Another memorable basketball game played at Stokely didn't even involve a UT team. The NCAA Mideast Regional Final (AKA "The Dream Game") was played there on March 26, 1983, with Louisville beating Kentucky 80-68 in overtime. It was the first game between the two since the 1959 NCAA tournament.

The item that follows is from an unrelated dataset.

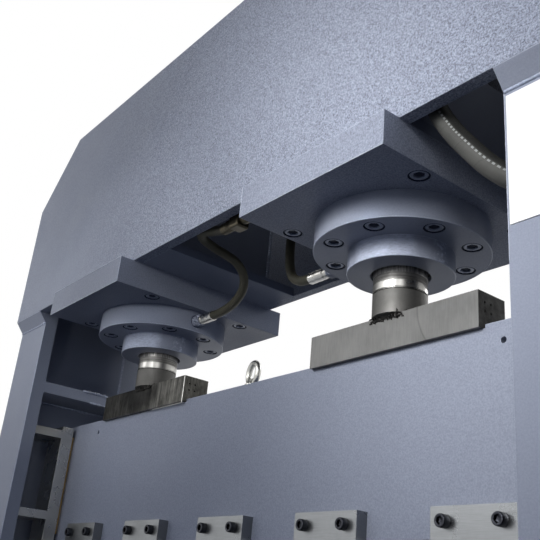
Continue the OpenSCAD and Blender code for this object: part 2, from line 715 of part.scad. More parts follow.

Stokely also was one of Knoxville's premier concert venues during its heyday. Elvis Presley appeared at Stokely on April 8, 1972; March 15, 1974; and May 20, 1977. Portions of the 1972 shows, and other scenes around Knoxville and at McGhee Tyson Airport, were filmed, and brief moments were included in the 1972 MGM documentary Elvis on Tour. Other famous artists to appear at Stokely include Chicago, Elton John, Janis Joplin, Jimmy Buffett, Led Zeppelin, Tina Turner, and Whitney Houston. When Thompson–Boling Arena opened and took over then mantle of being Knoxville's dominant concert venue, several acts that had played Stokely in the 1970s and 1980s began to play Thompson-Boling Arena from the late 1980s onward. On March 31, 1980, one of the greatest upsets in boxing history took place at Stokely when WBA Heavyweight champion John Tate was knocked out in the 15th round by underdog challenger Mike Weaver. Tate had a substantial lead on all three scorecards and there were only 45 seconds left in the fight.

== Demolition==
In December 2012, it was announced that Stokely Athletics Center would be shutting down all operations by the end of 2012. The bookstore located in the Center would be moving, along with any remaining athletic offices. The old venue would be prepared for demolition to be determined at a later date. Demolition of Stokley Athletic Center and the adjacent Gibbs Hall began in January 2014 and was complete by mid-summer of the same year. Construction began immediately on the former site of a new residence hall and parking garage.